Continuous improvement should be built into the operating model after go-live. Governance is not static because retail conditions change with promotions, supplier shifts, new channels, and organizational growth. SysGenPro recommends a quarterly review cycle covering approval bottlenecks, reporting discrepancies, audit findings, user feedback, and automation opportunities. Odoo Project, Helpdesk, Quality, and Documents can support this improvement loop by tracking issues, documenting policy updates, and assigning remediation actions. Over time, this creates a more mature digital operations model where controls support agility rather than obstruct it.
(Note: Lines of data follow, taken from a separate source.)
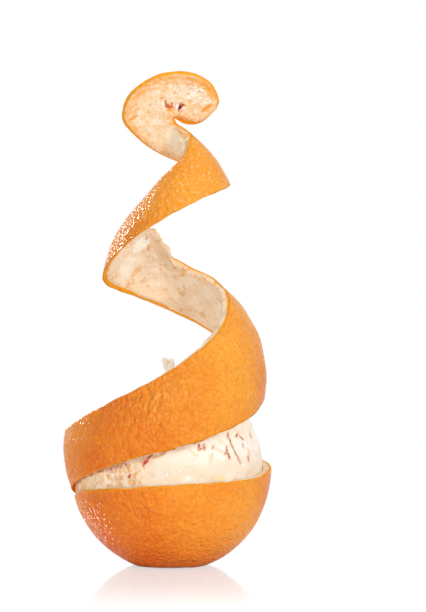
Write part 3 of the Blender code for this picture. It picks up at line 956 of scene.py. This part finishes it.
def fruit_relief(place, normal, number):
    """Closes the gap to the cup, fills the slit's end and makes the pith uneven."""
    turn = math.degrees(math.atan2(place.y, place.x)) % 360
    bonded = BOND * fade_in(*BOND_STARTS, place.z)
    slit_end = fade_in(*WEB_LAST_TURNS, turn) * fade_in(*WEB_FIRST_TURNS, turn)
    web = WEB * slit_end * fade_in(*WEB_TOP, place.z) * fade_in(*WEB_FOOT, place.z)
    pillows = lumps(place, *FRUIT_PILLOWS) + lumps(place, *FRUIT_LUMPS)
    shift = normal * (bonded + web + pillows)
    tuft = fade_in(*TUFT_STARTS, place.z)
    if tuft > 0:
        side = max(-1.0, min(1.0, (place.x - TUFT_MIDDLE) / TUFT_HALF_WIDTH))
        shift += Vector((TUFT_SPREADS * side + TUFT_LEANS, TUFT_THINNED * place.y / MM,
                         TUFT_SINKS * (1 - abs(side)))) * tuft
        shift += drift(place, *TUFT_FIBRES) * tuft
    return shift * MM


push(fruit, fruit_relief)
add_tint(fruit)

# Tears in the pith, where the red-brown flesh shows: turn in degrees, height in mm, lean
# in degrees, length and width in mm, colour.
TEARS = [
    (-105.0, 45.4, 30, 5.0, 2.2, "#B92A0C"), (-103.0, 47.0, 60, 3.0, 1.2, "#CC5026"),
    (-98.0, 47.3, 68, 4.4, 0.9, "#D58448"), (-94.5, 48.4, 60, 2.6, 0.8, "#D98E58"),
    (-70.6, 51.0, 8, 3.4, 1.1, "#B4583A"), (-67.2, 50.8, -4, 3.2, 1.0, "#BE6440"),
    (-68.9, 50.2, 75, 2.0, 0.8, "#C27860"), (-61.0, 50.6, 30, 2.2, 0.8, "#D59C84"),
    (-72.8, 52.6, 40, 2.0, 0.8, "#CB8A72"),
    (-50.6, 49.4, 12, 3.4, 1.3, "#B0482A"), (-50.2, 46.8, -6, 3.2, 1.4, "#AE4224"),
    (-52.6, 48.0, 40, 1.6, 0.8, "#BC5C3E"),
    (-47.0, 54.8, 20, 3.0, 0.9, "#BA4C28"), (-46.2, 52.6, -8, 3.0, 0.9, "#B04622"),
    (-45.4, 50.2, -12, 3.0, 1.0, "#B64E2C"), (-44.2, 47.8, -18, 3.2, 1.1, "#B85230"),
    (-42.4, 45.6, -20, 2.8, 1.1, "#B0745A"), (-41.4, 43.8, -5, 2.0, 1.0, "#C49078"),
    (-37.5, 54.8, 62, 3.2, 1.0, "#B24028"), (-33.4, 53.4, 125, 3.2, 0.9, "#B4462C"),
    (-34.0, 50.4, 10, 2.2, 1.2, "#C69C84"), (-31.5, 45.2, 0, 3.2, 1.5, "#BC8468"),
    (-115.5, 39.2, 20, 2.2, 1.7, "#B23018"), (-136.5, 40.6, 75, 3.2, 0.9, "#C46A48"),
    (-126.5, 43.6, 55, 3.0, 0.9, "#C46444"), (-122.0, 42.6, 20, 2.2, 0.8, "#CB7A56"),
    (-118.5, 43.6, -30, 2.2, 0.8, "#C46444"), (-129.5, 41.4, 20, 2.2, 1.0, "#BC5638"),
    (-149.0, 38.4, 40, 3.4, 1.0, "#CF7038"), (-143.0, 39.2, 65, 2.8, 1.0, "#C25E42"),
    (-156.0, 36.6, 30, 2.4, 1.0, "#CE7242"), (-164.0, 33.4, 25, 5.4, 0.8, "#DB8440"),
    (-158.0, 35.8, 60, 3.6, 0.9, "#E6A050"),
]
# Zest and pith torn in layers at the slit's end, in the same columns.
SLIT_END = [
    (-174.0, 32.6, 10, 10.0, 10.0, "#E08A28"), (-168.0, 35.0, 40, 8.0, 2.4, "#E99C38"),
    (-167.0, 32.4, 25, 6.0, 2.4, "#F3C88C"), (-163.5, 33.2, 30, 8.0, 2.0, "#B9561E"),
    (-161.0, 36.4, 65, 5.0, 1.6, "#EBA750"), (-159.0, 32.0, 60, 5.0, 2.2, "#EFA855"),
    (-151.0, 34.0, 5, 5.0, 1.4, "#EBA750"), (-147.0, 32.6, 80, 5.0, 1.6, "#F0B24E"),
]
# Among the stain colours, the olive and greyish cream ones are painted shade.
STAIN_AND_SHADE_COLOURS = ["#E6B04A", "#E0A040", "#E8BC72", "#DFA86C", "#C9A873", "#DDC08C", "#FFF6E4"]
PALE_STAINS = ["#F6DC98", "#F3D6A4", "#F1CDB4", "#E6D4B8", "#FFFAF0"]
TEAR_COLOURS = ["#C4552E", "#B8674A", "#C9785A", "#C8603E"]
# How many more tears there are at the right and the back, how many stains and patches of
# painted shade, and how many fibres.
TEARS_AT_BACK = 40
STAINS_AND_SHADE_BY_SLIT_END = 240
STAINS_ELSEWHERE = 190
FIBRES = 80
# Marks are aimed at the axis from outside the fruit, which has this radius at the tears. In mm.
OUTSIDE = 60
FRUIT_RADIUS = 37
TEAR_REACH = 3.4 * MM
chance = random.Random(5)
for _ in range(TEARS_AT_BACK):
    TEARS.append((chance.uniform(-20, 172), chance.uniform(47, 64), chance.uniform(-40, 40),
                  chance.uniform(2.0, 4.2), chance.uniform(0.8, 1.4),
                  chance.choice(TEAR_COLOURS)))


def outward(turn, reach, height):
    """The point at a turn round the fruit's axis, a reach from it and a height."""
    angle = math.radians(turn)
    return Vector((reach * math.cos(angle), reach * math.sin(angle), height)) * MM


def mark_fruit(turn, height, lean, length, width, colour, strength, raised):
    """One mark on the fruit: its place in degrees and mm, and how far it is raised."""
    dab(fruit, outward(turn, OUTSIDE, height), outward(turn, 0, height), math.radians(lean),
        length * MM, width * MM, colour, strength, raised * MM)


# The pith is meshed finer round each tear, for its crisp outline.
tear_centres = [outward(turn, FRUIT_RADIUS, height) for turn, height, *_ in TEARS]
split_finer(fruit, lambda face: any((face.center - centre).length < TEAR_REACH
                                    for centre in tear_centres), cuts=2)

# Yolk-yellow and orange stains where juice vesicles lie close under the pith, and olive and
# greyish cream patches of painted shade, most of them near the slit's end; zest and pith torn
# in layers at its very end, and white fibres.
for _ in range(STAINS_AND_SHADE_BY_SLIT_END):
    turn = chance.uniform(-172, -106)
    height = 30.5 + (turn + 172) * 0.09 + chance.uniform(0, 11)
    mark_fruit(turn, height, chance.uniform(-70, 70), chance.uniform(1.4, 3.6),
               chance.uniform(0.8, 1.8), chance.choice(STAIN_AND_SHADE_COLOURS), chance.uniform(0.4, 0.9),
               chance.uniform(-0.12, 0.08))
for turn, height, lean, length, width, colour in SLIT_END:
    mark_fruit(turn, height, lean, length, width, colour, 0.85, 0.0)
for _ in range(STAINS_ELSEWHERE):
    mark_fruit(chance.uniform(-114, 170), chance.uniform(35, 62), chance.uniform(-80, 80),
               chance.uniform(2, 6), chance.uniform(0.8, 2.2), chance.choice(PALE_STAINS),
               chance.uniform(0.4, 0.8), -0.08)
# Each tear is a thin dark line sunk in a wider and paler bruise.
for turn, height, lean, length, width, colour in TEARS:
    mark_fruit(turn, height, lean, length * 1.4, width * 2.2, "#EBC9AE", 0.5, -0.1)
    mark_fruit(turn, height, lean, length, width * 0.8, colour, 0.95, -0.3)
for _ in range(FIBRES):
    mark_fruit(chance.uniform(-170, 170), chance.uniform(36, 60), chance.uniform(-75, 75),
               chance.uniform(3, 7), 0.6, "#FFF9EE", 0.6, 0.12)
bpy.ops.object.shade_smooth()

# The pith left on a peeled orange: thin, moist and torn by hand. It looks soft white, lets
# light a little way in, and is creamier low down, because its top is painted whiter: painted
# light where the peel above shades it.
PITH_TONES = 120.0  # clouds 8 mm wide
TOP_PAINTED_LIGHT_COVER = 0.8
MOIST_ROUGHNESS = 0.6
LIGHT_THROUGH_FRUIT = 0.3
FRUIT_LIGHT_REACH = 3 * MM
fruit_look = bpy.data.materials.new("fruit_pith")
fruit_look.use_nodes = True
tree = fruit_look.node_tree
shader = tree.nodes["Principled BSDF"]
place = add_node(tree, "TexCoord", {}).outputs["Object"]
tone = add_node(tree, "TexNoise", {"Vector": place, "Scale": PITH_TONES, "Detail": 4.0})
tone = add_node(tree, "MapRange", {"Value": tone.outputs[0], "From Min": 0.3,
                                   "From Max": 0.7})
colour = add_node(tree, "Mix", {0: tone.outputs[0], 6: linear("#ECD3B4"),
                                7: linear("#F5E5D3")}, data_type="RGBA")
apart = add_node(tree, "SeparateXYZ", {0: place})
# Painted light: the fruit is whiter at the top.
painted_top_light = add_node(tree, "MapRange", {"Value": apart.outputs["Z"], "From Min": 43 * MM,
                                     "From Max": 49 * MM, "To Max": TOP_PAINTED_LIGHT_COVER})
colour = add_node(tree, "Mix", {0: painted_top_light.outputs[0], 6: colour.outputs[2],
                                7: linear("#FFF8EC")}, data_type="RGBA")
tint = add_node(tree, "Attribute", {}, attribute_name="tint")
colour = add_node(tree, "Mix", {0: tint.outputs["Alpha"], 6: colour.outputs[2],
                                7: tint.outputs["Color"]}, data_type="RGBA")
tree.links.new(colour.outputs[2], shader.inputs["Base Color"])
shader.inputs["Roughness"].default_value = MOIST_ROUGHNESS
shader.inputs["Subsurface Weight"].default_value = LIGHT_THROUGH_FRUIT
shader.inputs["Subsurface Radius"].default_value = (1.0, 0.6, 0.35)
shader.inputs["Subsurface Scale"].default_value = FRUIT_LIGHT_REACH
fruit.data.materials.append(fruit_look)
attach(fruit, "root")
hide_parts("fruit")
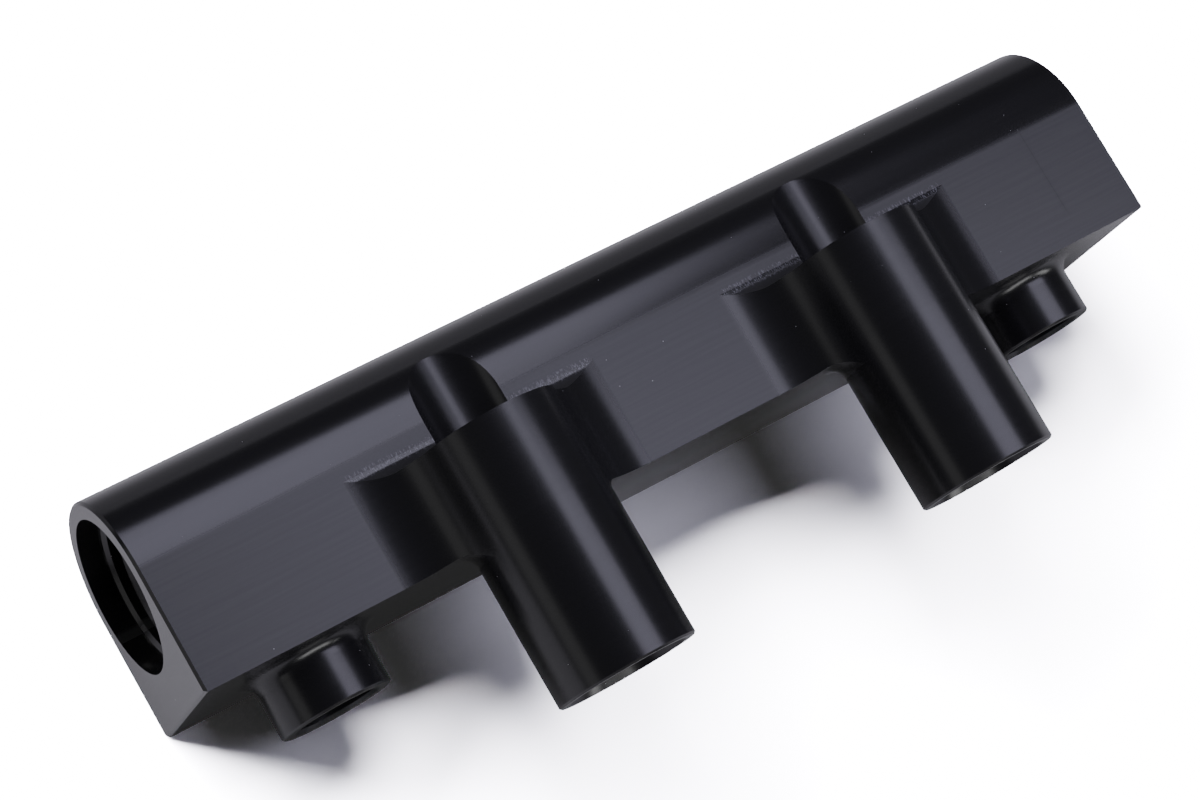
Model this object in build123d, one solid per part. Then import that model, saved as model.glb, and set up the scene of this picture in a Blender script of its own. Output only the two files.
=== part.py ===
from build123d import *

import os
from math import atan2, degrees, radians, sqrt, tan

# One-piece fuel rail, machined from a single bar. X runs along the rail from its inlet face,
# the fuel bore lies on y = 0, z = 0, the injector cups point to -Y and +Z is square to the
# front flat. The back flat is the face that the rail lies on. All sizes are in millimetres.

# Fuel bore, with an O-ring port in each end.
RAIL_LENGTH = 147.4
PORT_MOUTH_DIAMETER = 20.9
PORT_WALL = 2.25  # port mouth to the flats of the bar
SEAT_DEPTH = 3.1
THREAD_DIAMETER = 19.05  # outside of the port's thread, which the bore here leaves room for
THREAD_DEPTH = 19.0
THREAD_LEAD = 0.5  # chamfer at the thread's start
FUEL_BORE_DIAMETER = 14.2
DRILL_ANGLE = 59.0  # degrees, each side of a drill's point

# Bar, a round back and crown with a flat underside.
UNDERSIDE_DROP = 16.7  # bore axis to underside
END_CHAMFER = 0.36
BACK_CORNER_RADIUS = 0.8
EDGE_BREAK = 0.25
OVERCUT = 1.0  # how far a cutter runs past the surface that it opens

# Injector cups, their webs and the ledge they start from.
CUP_COUNT = 2
CUP_FIRST = 46.3  # inlet face to the first cup
CUP_SPACING = 57.0
CUP_PROUD = 3.5  # cup axis in front of the front flat
CUP_LENGTH = 34.8
CUP_MOUTH_DIAMETER = 16.3
CUP_WALL = 1.375  # at the mouth
LEDGE_DROP = 3.75  # bore axis to the top face of the cups
LEDGE_COVE = 2.1
WEB_RADIUS = 10.2
ROOT_FILLET = 2.2
INJECTOR_BORE_DIAMETER = 14.0
INJECTOR_LEAD_ANGLE = 30.0  # degrees, each side
INJECTOR_BORE_DEPTH = 17.0
PASSAGE_DIAMETER = 5.0
PASSAGE_OFFSET = 4.2  # cup axis to passage axis, at the bottom of the cup's bore
POCKET_RIM = 2.95  # cup side to the wall of the pocket above it

# Mounting bosses.
BOSS_END_DISTANCE = 17.0  # end face to boss axis
BOSS_HEIGHT = 8.0
BOSS_BORE_DIAMETER = 11.0
BOSS_BORE_DEPTH = 9.5
BOSS_BORE_CHAMFER = 0.45
BOSS_WALL = 1.65  # at the mouth

# Shallow relief along the crown.
RELIEF_LENGTH = 47.8
RELIEF_OFFSET = 0.4  # first cup to the start of the full depth
RELIEF_DEPTH = 0.3
RELIEF_RUNOUT = 4.9

half_bar = PORT_MOUTH_DIAMETER / 2 + PORT_WALL
cup_radius = CUP_MOUTH_DIAMETER / 2 + CUP_WALL
cup_height = half_bar + CUP_PROUD
cup_mouth_drop = LEDGE_DROP + CUP_LENGTH
cove_top_drop = LEDGE_DROP - LEDGE_COVE
pocket_radius = cup_radius - POCKET_RIM
boss_radius = BOSS_BORE_DIAMETER / 2 + BOSS_BORE_CHAMFER + BOSS_WALL
boss_mouth_drop = UNDERSIDE_DROP + BOSS_HEIGHT
cup_places = [CUP_FIRST + CUP_SPACING * index for index in range(CUP_COUNT)]
boss_places = [BOSS_END_DISTANCE, RAIL_LENGTH - BOSS_END_DISTANCE]

# Each web's arc leaves the front flat and meets the cup, tangent to both.
web_rise = half_bar + WEB_RADIUS - cup_height
web_reach = sqrt((WEB_RADIUS + cup_radius) ** 2 - web_rise**2)
web_sweep = degrees(atan2(web_reach, web_rise))


def downwards(x, drop, z=0.0):
    """Plane facing -Y at a drop below the bore axis, with X across it and Z up it."""
    return Plane(origin=(x, -drop, z), x_dir=(1, 0, 0), z_dir=(0, -1, 0))


def turned(points, place):
    """Solid turned from (depth, radius) points about the normal of its place."""
    outline = Polyline(*[(radius, 0, depth) for depth, radius in points], close=True)
    return place * revolve(make_face(outline), Axis.Z)


def bar():
    """Plain bar with its end faces chamfered."""
    with BuildSketch(Plane.YZ) as section:
        with BuildLine():
            Polyline(
                (0, half_bar),
                (-UNDERSIDE_DROP, half_bar),
                (-UNDERSIDE_DROP, -half_bar),
                (0, -half_bar),
            )
            ThreePointArc((0, -half_bar), (half_bar, 0), (0, half_bar))
        make_face()
        back_corner = section.vertices().sort_by(Axis.Y)[:2].sort_by(Axis.X)[0]
        fillet(back_corner, BACK_CORNER_RADIUS)
    solid = extrude(section.sketch, RAIL_LENGTH)
    return chamfer(solid.faces().filter_by(Axis.X).edges(), END_CHAMFER)


def web_section():
    """Section of a cup's two webs, with Z as its second axis."""
    with BuildSketch() as section:
        with BuildLine():
            arc = CenterArc((-web_reach, half_bar + WEB_RADIUS), WEB_RADIUS, -90, web_sweep)
            Polyline(arc @ 1, (0, cup_height))
            Polyline(arc @ 0, (-web_reach, 0), (0, 0))
            mirror(about=Plane.YZ)
        make_face()
    return section.sketch


def ledge_limit():
    """Everything below the ledge and the cove that joins it to the front flat."""
    top = cup_height + cup_radius + OVERCUT
    foot = cup_mouth_drop + OVERCUT
    with BuildSketch(Plane.YZ) as section:
        with BuildLine():
            cove = CenterArc((-cove_top_drop, half_bar + LEDGE_COVE), LEDGE_COVE, -90, -90)
            Polyline(cove @ 1, (-LEDGE_DROP, top), (-foot, top), (-foot, 0), (-cove_top_drop, 0), cove @ 0)
        make_face()
    return extrude(section.sketch, RAIL_LENGTH)


def root_ring(radius, place):
    """Disc with a concave edge, the fillet at the foot of a round post."""
    disc = Cylinder(radius + ROOT_FILLET, ROOT_FILLET, align=(Align.CENTER, Align.CENTER, Align.MIN))
    return place * (disc - Pos(0, 0, ROOT_FILLET) * Torus(radius + ROOT_FILLET, ROOT_FILLET))


def post(radius, length, place):
    """Round post with a small chamfer on its free end."""
    column = Cylinder(radius, length, align=(Align.CENTER, Align.CENTER, Align.MIN))
    return place * chamfer(column.faces().sort_by(Axis.Z)[-1].edges(), EDGE_BREAK)


def cup(x):
    """Injector cup and its webs, solid, from the ledge to the mouth."""
    column = post(cup_radius, cup_mouth_drop - cove_top_drop, downwards(x, cove_top_drop, cup_height))
    web = extrude(downwards(x, cove_top_drop) * web_section(), UNDERSIDE_DROP - cove_top_drop)
    footprint = web_section() + Rectangle(2 * web_reach, 2 * half_bar)
    ring = root_ring(cup_radius, downwards(x, UNDERSIDE_DROP, cup_height))
    root = ring & extrude(downwards(x, UNDERSIDE_DROP) * footprint, ROOT_FILLET)
    return ((column + web) & ledge_limit()) + root


def boss(x):
    """Mounting boss under one end of the bar, solid."""
    place = downwards(x, UNDERSIDE_DROP)
    return post(boss_radius, BOSS_HEIGHT, place) + root_ring(boss_radius, place)


def fuel_bore():
    """The bore from end to end, with a seat and a thread bore at each port."""
    mouth = PORT_MOUTH_DIAMETER / 2
    thread = THREAD_DIAMETER / 2
    bore = FUEL_BORE_DIAMETER / 2
    point = THREAD_DEPTH + (thread - bore) / tan(radians(DRILL_ANGLE))
    port = [
        (0, mouth),
        (SEAT_DEPTH, mouth),
        (SEAT_DEPTH, thread + THREAD_LEAD),
        (SEAT_DEPTH + THREAD_LEAD, thread),
        (THREAD_DEPTH, thread),
        (point, bore),
    ]
    far_port = [(RAIL_LENGTH - depth, radius) for depth, radius in reversed(port)]
    return turned([(0, 0), *port, *far_port, (RAIL_LENGTH, 0)], Plane.YZ)


def upwards(x, drop, z=0.0):
    """Plane facing +Y at a drop below the bore axis, for what is bored from a mouth."""
    return Plane(origin=(x, -drop, z), x_dir=(1, 0, 0), z_dir=(0, 1, 0))


def injector_bore(x):
    """Bore of a cup, with the lead-in for the injector's O-ring and a drilled bottom."""
    mouth = CUP_MOUTH_DIAMETER / 2
    bore = INJECTOR_BORE_DIAMETER / 2
    lead = (mouth - bore) / tan(radians(INJECTOR_LEAD_ANGLE))
    point = INJECTOR_BORE_DEPTH + bore / tan(radians(DRILL_ANGLE))
    outline = [(0, 0), (0, mouth), (lead, bore), (INJECTOR_BORE_DEPTH, bore), (point, 0)]
    return turned(outline, upwards(x, cup_mouth_drop, cup_height))


def passage(x):
    """Drilled way from the fuel bore's axis to the bottom of a cup's bore."""
    drop = cup_mouth_drop - INJECTOR_BORE_DEPTH
    height = cup_height - PASSAGE_OFFSET
    place = Plane(origin=(x, 0, 0), x_dir=(1, 0, 0), z_dir=(0, -drop, height))
    length = sqrt(drop**2 + height**2)
    return place * Cylinder(
        PASSAGE_DIAMETER / 2, length, align=(Align.CENTER, Align.CENTER, Align.MIN)
    )


def pocket(x):
    """Round pocket over a cup, which opens the front of the crown down to the ledge."""
    depth = LEDGE_DROP + half_bar + OVERCUT
    return upwards(x, LEDGE_DROP, cup_height) * Cylinder(
        pocket_radius, depth, align=(Align.CENTER, Align.CENTER, Align.MIN)
    )


def boss_bore(x):
    """Blind bore of a mounting boss, chamfered at its mouth, with a drilled bottom."""
    bore = BOSS_BORE_DIAMETER / 2
    mouth = bore + BOSS_BORE_CHAMFER
    point = BOSS_BORE_DEPTH + bore / tan(radians(DRILL_ANGLE))
    outline = [(0, 0), (0, mouth), (BOSS_BORE_CHAMFER, bore), (BOSS_BORE_DEPTH, bore), (point, 0)]
    return turned(outline, upwards(x, boss_mouth_drop))


def crown_relief():
    """Shallow flat on the crown, which runs out at both ends."""
    start = CUP_FIRST + RELIEF_OFFSET
    end = start + RELIEF_LENGTH
    floor = half_bar - RELIEF_DEPTH
    with BuildSketch(Plane.XY) as section:
        with BuildLine():
            Polyline(
                (start - RELIEF_RUNOUT, half_bar),
                (start, floor),
                (end, floor),
                (end + RELIEF_RUNOUT, half_bar),
                close=True,
            )
        make_face()
    return extrude(section.sketch, half_bar, both=True)


def rail():
    """The whole rail: everything solid first, then every bore and cut."""
    solid = bar()
    for x in cup_places:
        solid += cup(x)
    for x in boss_places:
        solid += boss(x)
        solid -= boss_bore(x)
    solid -= fuel_bore()
    solid -= crown_relief()
    for x in cup_places:
        solid -= injector_bore(x)
        solid -= passage(x)
        solid -= pocket(x)
    return solid


os.makedirs("parts", exist_ok=True)
export_step(rail(), "parts/rail_body.step")
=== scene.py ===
import logging
import math
from dataclasses import dataclass
from enum import Enum
from functools import reduce

import bmesh
import bpy
from mathutils import Matrix, Quaternion, Vector


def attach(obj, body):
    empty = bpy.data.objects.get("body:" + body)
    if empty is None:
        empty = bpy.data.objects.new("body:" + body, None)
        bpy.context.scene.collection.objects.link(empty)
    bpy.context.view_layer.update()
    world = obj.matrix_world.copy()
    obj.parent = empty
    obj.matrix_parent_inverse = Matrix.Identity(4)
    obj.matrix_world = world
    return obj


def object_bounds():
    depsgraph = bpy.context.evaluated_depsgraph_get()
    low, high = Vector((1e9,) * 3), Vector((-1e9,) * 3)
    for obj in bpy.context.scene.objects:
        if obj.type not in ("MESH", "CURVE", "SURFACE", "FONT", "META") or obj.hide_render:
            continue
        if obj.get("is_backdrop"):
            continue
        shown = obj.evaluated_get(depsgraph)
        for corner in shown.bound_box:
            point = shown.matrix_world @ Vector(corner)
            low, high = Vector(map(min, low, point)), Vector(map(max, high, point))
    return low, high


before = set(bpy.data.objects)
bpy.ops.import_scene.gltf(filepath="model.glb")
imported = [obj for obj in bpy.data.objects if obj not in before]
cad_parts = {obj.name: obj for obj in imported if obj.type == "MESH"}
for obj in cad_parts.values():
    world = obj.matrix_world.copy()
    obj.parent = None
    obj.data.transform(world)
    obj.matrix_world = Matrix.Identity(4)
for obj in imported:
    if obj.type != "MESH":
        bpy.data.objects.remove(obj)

log = logging.getLogger("fuel_rail")

Tree = bpy.types.NodeTree
Socket = bpy.types.NodeSocket
Outputs = bpy.types.NodeOutputs

MM = 0.001
RAIL_LENGTH_MM = 147.4
WHITE = "#ffffff"
# Cool studio lamps are slightly violet beside daylight, the large washes less so.
SOFTBOX_TINT = "#e9e6ff"
WASH_TINT = "#f5f2ff"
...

Executive guidance for decision-makers evaluating retail ERP governance
Executives should evaluate retail ERP governance through three lenses: control strength, reporting trust, and operational speed. If approval policies are inconsistent, reporting requires manual correction, and teams rely on informal workarounds, modernization should prioritize governance before adding more automation or analytics. Odoo ERP can provide the integrated platform, but leadership must define the operating principles: who owns data, who approves what, how exceptions are handled, and which KPIs determine control effectiveness.
The most effective decision is usually not to implement every control at maximum strictness. It is to apply governance where financial, operational, and compliance risk are highest while keeping frontline execution efficient. A capable Odoo implementation partner will help retailers balance these priorities, configure the right modules, and build a cloud ERP environment that supports both discipline and scale. For retailers seeking stronger approval controls and more accurate enterprise reporting, governance is the mechanism that turns ERP modernization into measurable operational improvement.